Siu, K.-H.; Jiang, V.; Gaffney, E. M.; Walls, M. T.; Joseph, J.; Avalos, J. L.

Cells spatially organize metabolic enzymes to optimize flux through complex biochemical networks. Here, we engineered synthetic Membrane-Associated Condensates (sMACs), artificial assemblies that form on intracellular membranes through liquid-liquid phase separation, to couple metabolic compartmentalization with cofactor partitioning. Using intrinsically disordered regions (IDRs) characterized by simulations and validated by experiments, we identified an IDR sequence, Dbp1n, that selectively enrich NADH and NADPH, establishing distinct local redox microenvironments. At the endoplasmic reticulum (ER) membrane, NADPH-enriched sMACs enhanced cytochrome P450 activity by improving electron transfer and supporting in situ regeneration. At the plasma membrane, NADH-enriched sMACs provided scaffolds for a xylose uptake and assimilation pathway that exploits localized NADH/NAD recycling to improve flux.

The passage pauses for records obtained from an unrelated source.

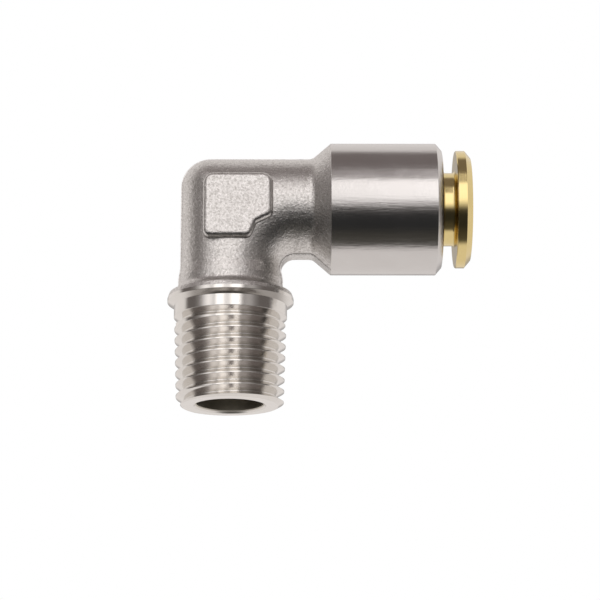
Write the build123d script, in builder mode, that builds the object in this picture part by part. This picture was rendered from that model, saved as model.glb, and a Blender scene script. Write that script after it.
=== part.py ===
from build123d import *

import math
import os

# Push-in elbow fitting: a forged, nickel-plated body with a male taper thread pointing down (-Z) and a
# turned socket pointing along +X, and the brass and steel pieces that hold and seal the tube.
# The origin lies on the thread's axis in the hand-tight gauge plane, where the port's face meets the thread.
# Lengths are millimetres. "x" values are measured from the thread's axis along the socket, "down" values
# from the socket's axis along the thread.

os.makedirs("parts", exist_ok=True)

# Male thread, 1/4-18 taper
thread_pitch = 25.4 / 18
thread_small_diameter = 13.26
thread_taper = 1 / 16
thread_depth = 1.0
thread_root_flat = 0.10
thread_end_down = 25.2
thread_end_chamfer = 0.68
thread_end_chamfer_height = 0.42
thread_cutter_overlap = 0.05
thread_cutter_start_below = 1.2
thread_runout = 0.8
relief_depth = 0.85
relief_root_flat = 0.1
flank_half_angle = 30
front_crest_down = 15.28
gauge_length = 5.79

# Plain land and collar above the thread
land_diameter = 14.02
land_height = 1.42
land_end_down = 14.07
collar_diameter = 15.66
collar_rim_height = 0.46
collar_lower_bevel_height = 0.5
flare_height = 0.5
flare_diameter = 15.24
flare_rim_height = 0.62
flare_fillet = 0.9
flare_edge_round = 0.25

# Forged elbow
knee_diameter = 12.44
shank_end_diameter = 12.92
shank_draft_length = 1.4
outer_corner_radius = 3.75
inner_corner_radius = 1.75
cone_start_x = 10.15
cone_fillet = 1.2
flash_half_width = 1.14
flash_height = 0.02
flash_end_below_sleeve = 0.1

# Raised pads on the knee's two faces
pad_plane = 6.95
pad_left = 3.3
pad_right = 5.3
pad_top = 2.85
pad_bottom = 5.45
pad_notch_x = 3.27
pad_notch_down = 3.57
pad_notch_side_down = 2.56
pad_notch_foot_x = 2.49
pad_top_round = 1.35
pad_low_round = 0.95
pad_notch_round = 0.4
pad_edge_round = 0.65
pad_root_clearance = 0.2

# Turned sleeve
sleeve_diameter = 16.5
sleeve_start_x = 12.45
mouth_x = 26.27
mouth_chamfer_length = 0.74
mouth_chamfer = 0.87

# Tube and the passages through the body
tube_diameter = 6.35
seat_clearance = 0.055
seat_length = 5.0
flow_bore_diameter = 4.8
outlet_bore_diameter = 8.25
outlet_bore_over_axis = 1.5
outlet_chamfer = 0.35
drill_half_angle = 59

# Seal and its groove
seal_cord = 1.95
seal_line_clearance = 0.025
seal_groove_width = 2.15
seal_wall_clearance = 0.01

# Stack in the sleeve's counterbore
counterbore_diameter = 12.6
press_gap = 0.02
support_ring_length = 3.05
support_ring_bore_clearance = 0.125
tooth_room = 0.35
grab_ring_thickness = 0.35
grab_ring_rim_gap = 0.05
grab_ring_rim_inner = 4.9
tooth_count = 10
tooth_slot = 0.5
tooth_slot_root = 4.55

# Retaining ring
ring_front_step = 0.05
ring_dome = 0.34
ring_lip_length = 1.72
ring_pocket_diameter = 10.6

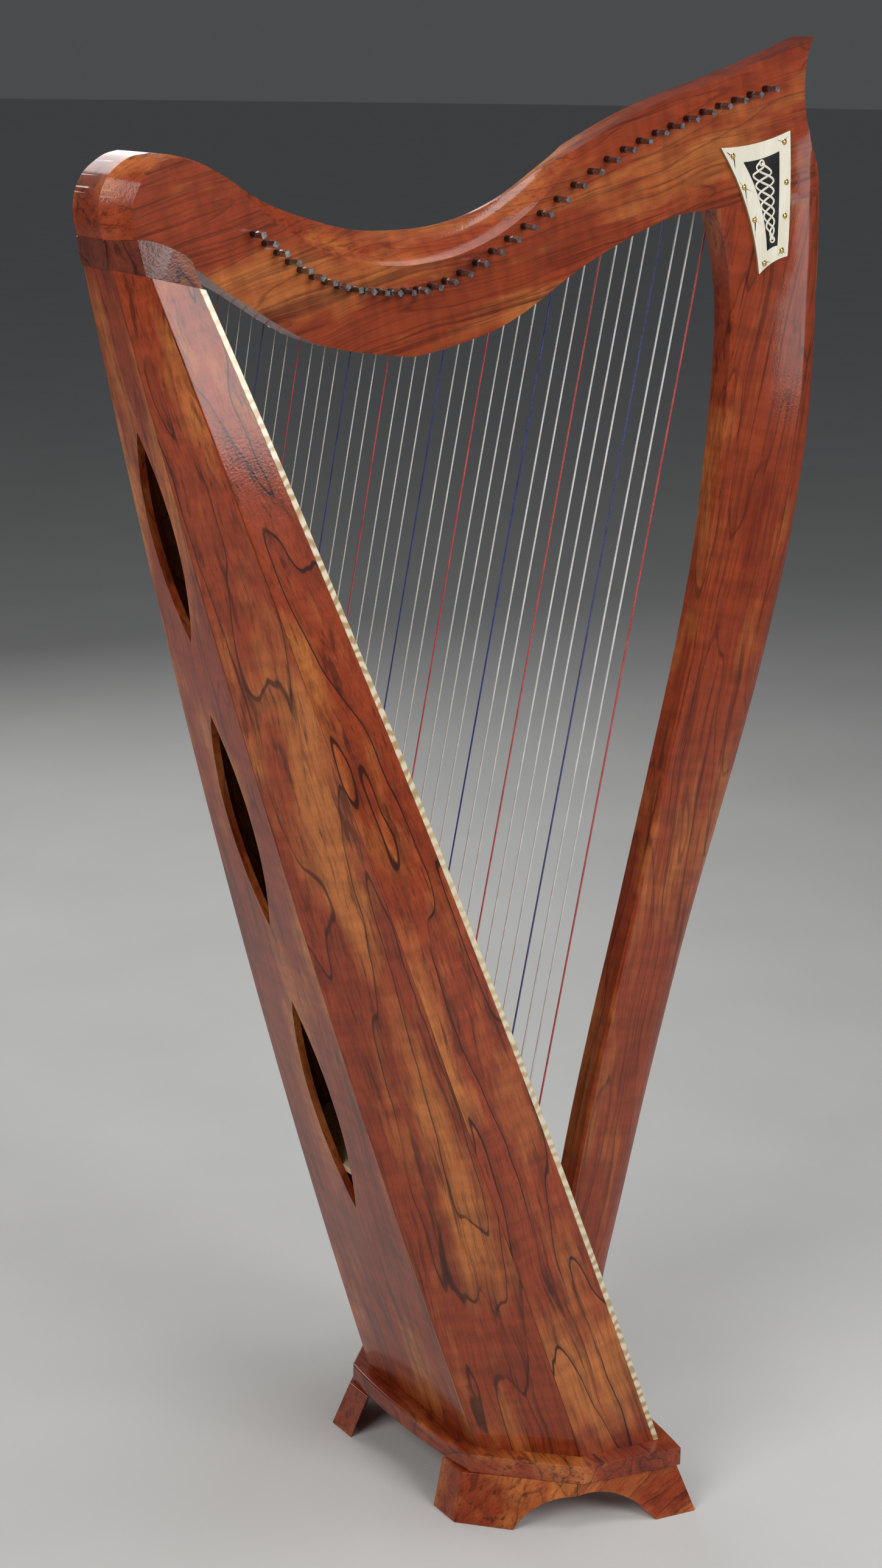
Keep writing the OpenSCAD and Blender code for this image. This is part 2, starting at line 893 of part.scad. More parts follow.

These results collectively demonstrated that condensate composition and membrane context can be engineered to enhance metabolic functions. sMACs thus provide a modular framework for creating programmable, membrane-associated microreactors, enabling new strategies for metabolic engineering and offering insights into how phase separation can be exploited in living cells.